In the entries below, how many lines hold the string "that"? Give only the number.

Lines of data
◆ ◆ ◆ ◆
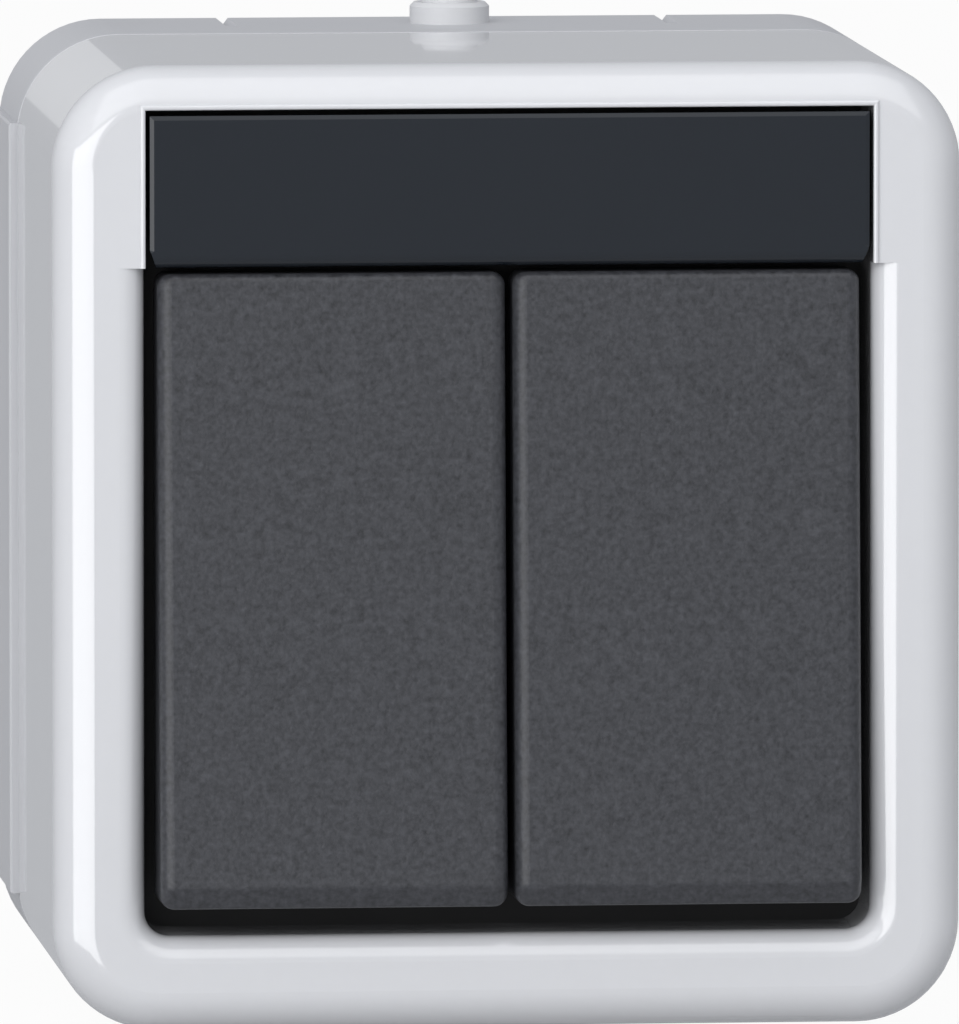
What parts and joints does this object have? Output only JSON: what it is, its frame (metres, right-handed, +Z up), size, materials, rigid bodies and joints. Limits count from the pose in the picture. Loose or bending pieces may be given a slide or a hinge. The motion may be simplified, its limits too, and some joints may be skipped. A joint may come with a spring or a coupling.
{
  "type": "home automation wall switch",
  "caption": "Surface-mounted splash-proof wall switch for home automation: light grey box with tilting anthracite rockers under a dark label window.",
  "frame": {"origin": "middle of the flat rear face that lies on the wall", "axes": "+Y into the wall, so the front faces -Y; +Z up; +X to the right seen from the front"},
  "size_m": [0.0672, 0.054, 0.072],
  "materials": {
    "housing_plastic": "light grey, glossy moulded",
    "rocker_plastic": "anthracite with a fine eroded texture",
    "window_plastic": "dark smoky, smooth",
    "label_card": "dark card, blank",
    "seal_rubber": "soft grey",
    "frame_plastic": "black",
    "key_plastic": "natural white, smooth",
    "light_plastic": "clear red",
    "steel": "zinc plated",
    "board_laminate": "green solder resist",
    "pin_metal": "tinned",
    "terminal_red": "red",
    "terminal_black": "dark grey",
    "can_metal": "sleeved can",
    "ferrite": "dark ferrite"
  },
  "bodies": {
    "housing": {"base_box": "housing_plastic", "front_cover": "housing_plastic", "label_window": "window_plastic", "label_strip": "label_card", "housing_gasket": "seal_rubber", "cable_nipple": "seal_rubber", "key_carrier": "frame_plastic", "insert_housing": "frame_plastic", "key_switches": "frame_plastic", "programming_switch": "frame_plastic", "microcontroller": "frame_plastic", "bus_transceiver": "frame_plastic", "programming_light": "light_plastic", "pivot_rods": "steel", "cover_screws": "steel", "insert_screws": "steel", "circuit_board": "board_laminate", "bus_pins": "pin_metal", "bus_terminal_red": "terminal_red", "bus_terminal_black": "terminal_black", "capacitor": "can_metal", "choke_coil": "ferrite"},
    "left_rocker": {"left_rocker": "rocker_plastic"},
    "right_rocker": {"right_rocker": "rocker_plastic"},
    "programming_button": {"programming_button": "key_plastic"},
    "key_upper_left": {"plunger_upper_left": "key_plastic", "switch_stem_upper_left": "key_plastic"},
    "key_lower_left": {"plunger_lower_left": "key_plastic", "switch_stem_lower_left": "key_plastic"},
    "key_upper_right": {"plunger_upper_right": "key_plastic", "switch_stem_upper_right": "key_plastic"},
    "key_lower_right": {"plunger_lower_right": "key_plastic", "switch_stem_lower_right": "key_plastic"}
  },
  "joints": [
    {"name": "left_rocker_tilt", "type": "hinge", "parent": "housing", "child": "left_rocker", "pos_m": [0, -0.0465, -0.00295], "axis": [1, 0, 0], "range_deg": [-2, 2], "stiffness_Nm_per_rad": 0.5},
    {"name": "upper_left_key_travel", "type": "slide", "parent": "housing", "child": "key_upper_left", "axis": [0, 1, 0], "range_m": [-0.0005, 0.0005]},
    {"name": "lower_left_key_travel", "type": "slide", "parent": "housing", "child": "key_lower_left", "axis": [0, 1, 0], "range_m": [-0.0005, 0.0005]},
    {"name": "right_rocker_tilt", "type": "hinge", "parent": "housing", "child": "right_rocker", "pos_m": [0, -0.0465, -0.00295], "axis": [1, 0, 0], "range_deg": [-2, 2], "stiffness_Nm_per_rad": 0.5},
    {"name": "upper_right_key_travel", "type": "slide", "parent": "housing", "child": "key_upper_right", "axis": [0, 1, 0], "range_m": [-0.0005, 0.0005]},
    {"name": "lower_right_key_travel", "type": "slide", "parent": "housing", "child": "key_lower_right", "axis": [0, 1, 0], "range_m": [-0.0005, 0.0005]},
    {"name": "programming_button_press", "type": "slide", "parent": "housing", "child": "programming_button", "axis": [0, -1, 0], "range_m": [0, 0.0005], "stiffness_N_per_m": 800}
  ],
  "couplings": [
    {"joint": "upper_left_key_travel", "follows": "left_rocker_tilt", "m_per_rad": -0.014},
    {"joint": "lower_left_key_travel", "follows": "left_rocker_tilt", "m_per_rad": 0.014},
    {"joint": "upper_right_key_travel", "follows": "right_rocker_tilt", "m_per_rad": -0.014},
    {"joint": "lower_right_key_travel", "follows": "right_rocker_tilt", "m_per_rad": 0.014}
  ]
}
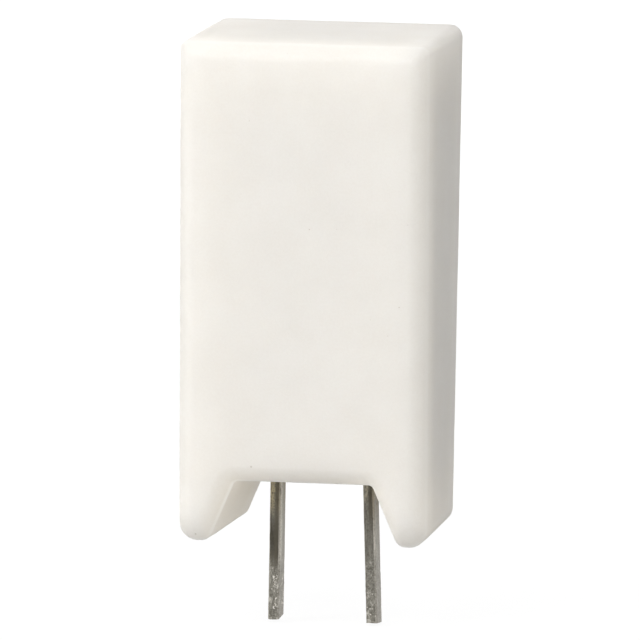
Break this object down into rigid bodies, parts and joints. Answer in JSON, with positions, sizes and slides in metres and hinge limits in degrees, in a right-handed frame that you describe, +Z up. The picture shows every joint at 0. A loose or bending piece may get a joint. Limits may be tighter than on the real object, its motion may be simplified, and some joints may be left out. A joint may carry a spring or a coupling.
{
  "type": "upright wirewound power resistor",
  "caption": "Upright wirewound resistor: wound ceramic core set in cement in a white round-edged ceramic case, standing on feet, with flat solder leads below.",
  "frame": {"origin": "on the board plane, midway between the two feet and midway through the depth of the case", "axes": "+Z up along the case, away from the board; +X to the right across the wide front face; +Y to the back, where the case is filled with cement"},
  "size_m": [0.013, 0.01, 0.0307],
  "materials": {
    "case": "matte pressed ceramic, off-white",
    "cement": "rough set cement, pale grey",
    "core": "matte ceramic rod",
    "wire": "dull drawn resistance wire",
    "cap": "plated steel cap",
    "lead": "dull tinned strip with solder spots"
  },
  "bodies": {
    "root": {"ceramic_case": "case", "cement_fill": "cement", "core_rod": "core", "resistance_wire": "wire", "upper_end_cap": "cap", "lower_end_cap": "cap", "short_lead": "lead", "long_lead": "lead"}
  },
  "joints": []
}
◆ ◆ ◆ ◆
Output for this exercise:
2